The Longboat Key Planning and Zoning Board agreed Tuesday to recommend a revised ordinance that will soon prohibit boat owners from anchoring their vessels on front lawns.
The planning board agreed with a boat and trailer subcommittee’s recommendation that mandates boats be placed in side or backyards, along with certain conditions.
Currently, you can park a boat or a trailer in an open space outside a Key home as long as it’s in a designated parking space. But what constitutes a parking space isn’t clarified in the code, and trailers and/or boats can sit in a front lawn legally. The code also doesn’t mandate how many boats or trailers can be parked on a resident’s property.
Residents of Country Club Shores and Longbeach Village disagree about the issue of boat trailer parking enforcement. Country Club Shores residents, who let their deeds and covenant restrictions lapse years ago, want the town to ban trailers and boats from being parked in their driveways, while Longbeach Village residents say a ban on boat-and trailer-parking in a historic boating community where many lots don’t have water access is unfair.
“It would be nice to exclude the Village from this, purely from a selfish standpoint,” said Longbeach Village Association President Michael Drake.
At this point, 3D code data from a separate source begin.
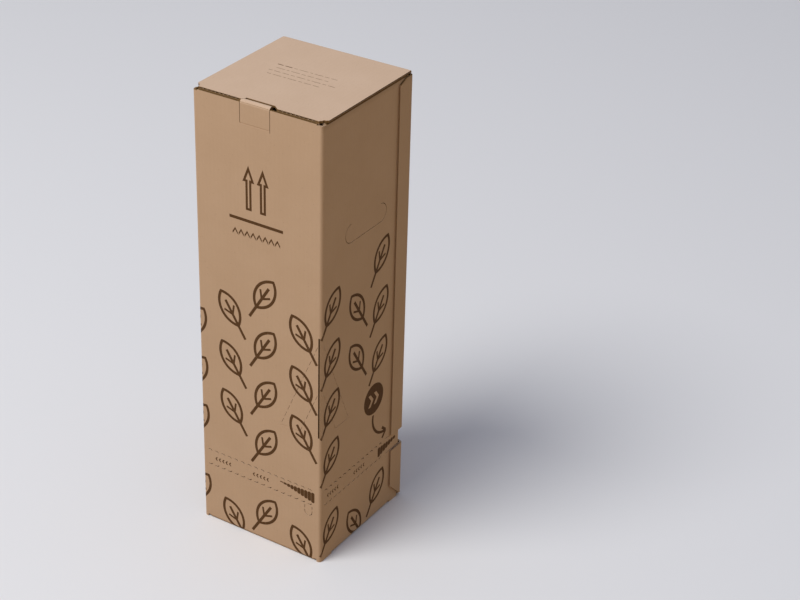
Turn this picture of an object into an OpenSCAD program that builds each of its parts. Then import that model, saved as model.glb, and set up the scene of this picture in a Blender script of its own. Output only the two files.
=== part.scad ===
// Tall shipping carton, closed: one die-cut sheet of corrugated board, folded,
// glued along one corner and under the bottom, with a tuck-in lid and a lock tab.

/* [Body] */
// Outside width of the front panel
body_w = 204; // [190:1:240]
// Outside depth from the front panel to the back panel
body_d = 207; // [190:1:240]
// Height from the floor to the top of the lid
body_h = 680; // [600:5:760]

/* [Board] */
// Thickness of the corrugated board
board_t = 3; // [2.5:0.1:3.6]
// Inside radius of a fold
fold_r = 1.5; // [1:0.1:2]
// Thickness of each flat paper facing
liner_t = 0.5; // [0.3:0.05:0.6]
// Distance from one flute to the next
flute_pitch = 6.5; // [5.5:0.1:8]
// Depth to which the open flutes are cut at an upper edge
flute_depth = 3; // [1:0.5:4]
// Depth of the open flute along the sides of the lid and of the glue flap
side_depth = 2; // [1:0.5:3]
// Height of that open flute along the sides of the lid
side_open = 1.2; // [0.8:0.1:1.8]
// Width of a knife cut
cut_w = 0.8; // [0.5:0.1:1.2]
// Width of a pressed crease
crease_w = 1.4; // [1:0.1:2]
// Depth of that crease
crease_deep = 0.4; // [0.2:0.05:0.5]
// Air between two layers that lie on each other unglued
layer_gap = 0.4; // [0.2:0.1:0.6]

/* [Lid] */
// Cut-off corner of the lid beside the tuck flap
lid_corner = 8; // [6:0.5:12]
// Radius of the relief hole in each cut-off corner
relief_r = 1.8; // [1:0.1:2.5]
// How far the lid reaches over the right panel
lid_over = 1; // [0:0.25:2]
// How far the cut score along the lid's front edge stands open
score_open = 0.7; // [0.4:0.1:1.6]
// Length of the tuck flap behind the front panel
tuck_len = 40; // [30:1:60]
// Corner radius of the tuck flap
tuck_r = 12; // [6:1:18]
// Length of each dust flap under the lid
dust_len = 78; // [50:1:85]
// Distance of a dust flap from the front and back corners
dust_inset = 8.5; // [8:0.5:20]
// How far a dust flap narrows on each side
dust_taper = 9; // [4:1:15]
// How far the corner posts stop below the side panels' top edges
post_drop = 1.2; // [0.4:0.1:6]
// How far the front panel's top edge stands above the side panels'
front_rise = 0.3; // [0.1:0.1:2]

/* [Lock tab] */
// Width of the lock tab in the front panel
tab_w = 46.5; // [36:0.5:60]
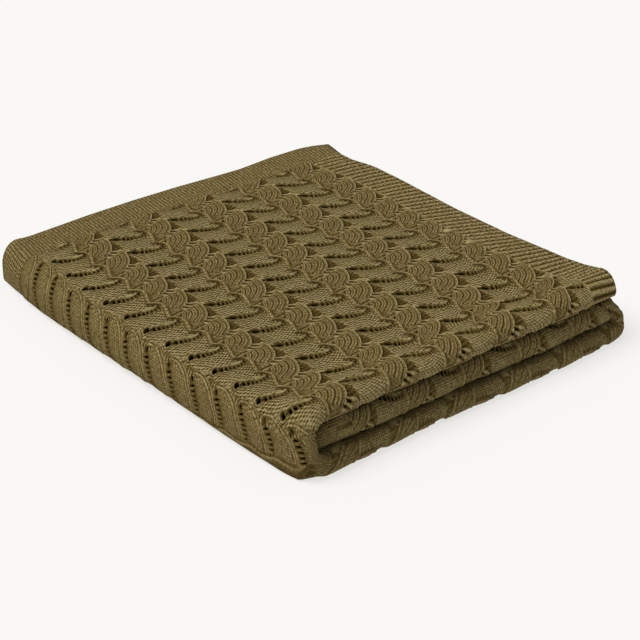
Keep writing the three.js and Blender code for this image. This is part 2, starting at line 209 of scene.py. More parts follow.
def middle_at(t, c):
    """Middle of the cloth at flat places, in the stack's own millimetres."""
    s = np.abs(c)
    in_hairpin = s < HAIRPIN_ARC
    turn = np.minimum(s / HAIRPIN_ARC, 1) * math.pi / 2
    y = HAIRPIN_DEPTH * (1 - np.cos(turn)) + np.where(in_hairpin, 0, s - HAIRPIN_ARC)
    level = np.maximum(y, HAIRPIN_DEPTH)
    outer_x, outer_z = on_path(t, level, True)
    inner_x, inner_z = on_path(t, level, False)
    apart = np.sin(turn) * np.sign(c) / 2
    x = (outer_x + inner_x) / 2 + (outer_x - inner_x) * apart
    z = (outer_z + inner_z) / 2 + (outer_z - inner_z) * apart
    pull = along(RIBBED_EDGE, y) - along(RIBBED_EDGE, HAIRPIN_DEPTH)
    x = x + np.where(in_hairpin, pull * np.maximum(0, 1 - t / RIBBED_PULL_LENGTH), 0)
    y = y + eased(FRONT_EDGE, t) * np.exp(-y / FRONT_REACH) + along(BACK_EDGE, x) * (s / HALF_WIDTH) ** 3
    corner = np.exp(-(((x - LIFT_X) / LIFT_REACH[0]) ** 2) - ((HALF_WIDTH - s) / LIFT_REACH[1]) ** 2)
    z = z + LIFT * corner * np.where(c > 0, z / STACK_HEIGHT[-1][1], 0)
    corner = np.exp(-((t / DROOP_REACH[0]) ** 2) - (s / DROOP_REACH[1]) ** 2)
    low, high = DROOP_LEVELS
    z = z - DROOP * corner * np.clip((z - low) / (high - low), 0, 1)
    return np.stack([x, y, z], axis=1)


def facing(t, c):
    """Outward directions of the cloth's face."""
    d = 0.6
    ahead = middle_at(np.minimum(t + d, LENGTH), c) - middle_at(np.maximum(t - d, 0), c)
    across = middle_at(t, np.minimum(c + d, HALF_WIDTH)) - middle_at(t, np.maximum(c - d, -HALF_WIDTH))
    out = np.cross(across, ahead)
    return out / np.linalg.norm(out, axis=1)[:, None]


def folded(t, c, height):
    """Places in the frame, in metres, at heights over the middle of the cloth."""
    point = middle_at(t, c) + facing(t, c) * height[:, None]
    return (point - np.array([ORIGIN[0], ORIGIN[1], 0.0])) * MM


# How far the repeats have drifted from even spacing, with a row for every place across
DRIFT_T = (90, 140, 188, 238, 285, 335, 383, 433, 480, 530)
DRIFT_C = (14, 59, 103, 148, 193, 282, 370, 460, 550)
DRIFT_LENGTHWAYS = (
    (34, 38, 40, 36, 35, 30, 29, 29, 31, 27),
    (34, 38, 40, 36, 35, 30, 29, 29, 31, 25),
    (11, 16, 15, 9, 8.5, 6.5, 5.5, 11, 15, 16),
    (3, 4.5, 5, 3, 1, 4.5, 4, 8, 8, 12),
    (0, -2.5, -2, -0.5, 0.5, 3, 4, 8.5, 6.5, 10.5),
    (-4, -7, -6.5, -4.5, -0.5, 2.5, 3.5, 4.5, 1.5, 9.5),
    (0, 1, -2, -6.3, -6, -2.2, 0.5, -1, -2.5, 7.5),
    (5.5, 4, 0.5, -6.3, -6.5, -7, -6, -3, -4.5, 6),
    (6, 1, 1, -4.7, -5, -8.8, -9.5, -9.5, -9, -4),
)
DRIFT_ACROSS = (
    (-20, -20, -20, -20, -20, -20, -20, -20, -20, -18),
    (-20, -20, -18, -18, -18, -18, -18, -18, -18, -16),
    (-12, -21, -4, -5, -2, -1, -2, -13, -5, -8.5),
    (-4, -11.5, 0, -0.5, 1.5, 2, 0.5, -6, -2.5, -8.5),
    (-2, -7, 0, 2.2, 4.5, 2.5, 1, -7.5, -1, -11.5),
    (-3, 1, 0, 4.5, 5.5, 4.5, 0, -4, -3.5, -10.5),
    (-5, -3, 1.5, 5, 5, 4.5, 2.5, -1.5, 1, -10.5),
    (-3.5, 0.5, 2, 7, 4, 5, 2.5, 0.5, 0.5, 0),
    (-4, 8, 3, 9, 5, 6.5, 5, 7, 2.5, 5),
)
WALL_DRIFT = ((32, 12), (110, 6), (245, 4), (333, -1), (468, -3), (514, -10), (565, -13))

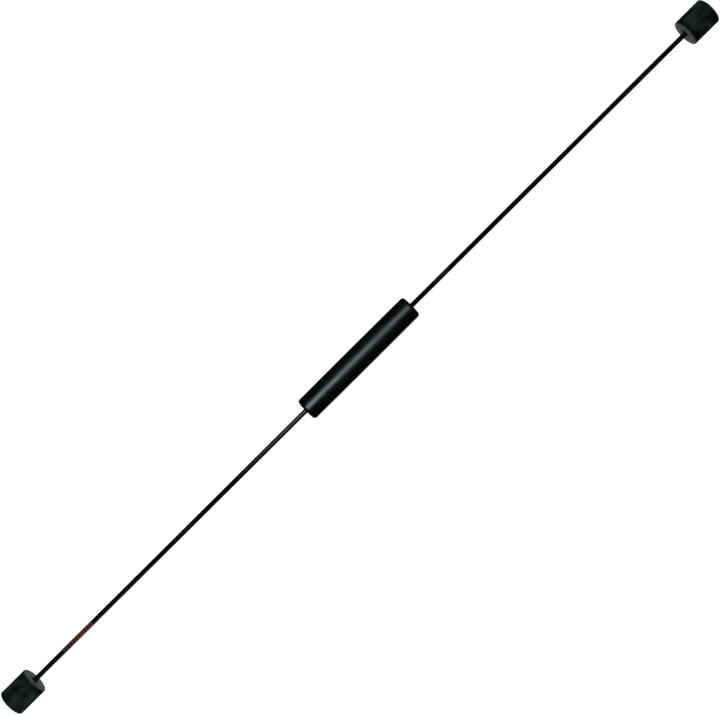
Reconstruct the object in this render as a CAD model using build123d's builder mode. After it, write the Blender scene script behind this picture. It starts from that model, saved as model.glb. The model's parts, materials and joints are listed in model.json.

At the urging of Planning, Zoning and Building Director Robin Meyer and town attorney Maggie Mooney-Portale, though, changes that affect the whole Key were crafted
“The idea of communities reinstating their covenants and deed restrictions is a solution that makes some sense,” said planning board member Leonard Garner. “But, now, we have an ordinance to fall back on in the meantime.”
The ordinance states that those with corner lots can’t park their boats and trailers on side yards that also have access to the street.
Boats and trailers parked in side yards must also be screened so they are not as visible from the road.
Planning board member George Symanski Jr. suggested the town allow boats in front yards if they are screened by a fence, but his suggestion didn’t receive enough support.
“I have grave concern that would create more issues than solve any problems,” Meyer said. “A 6-foot fence going around a boat in a front yard is not something I’m so sure neighbors would want to see also.”
Commissioner and subcommittee member Pat Zunz urged the planning board to consider recommending the town open up town-owned alleys in the Village that boat owners who don’t have a lot of land to park their boats could use.
Several Village property owners don’t have access to town-owned alleys that haven’t been accessible by car for years. Town Manager Dave Bullock is investigating the matter.
“The town needs to reclaim the alleys,” Zunz said.
The commission will now review the recommendation at an upcoming workshop. Ultimately, the commission will decide whether to approve the changes.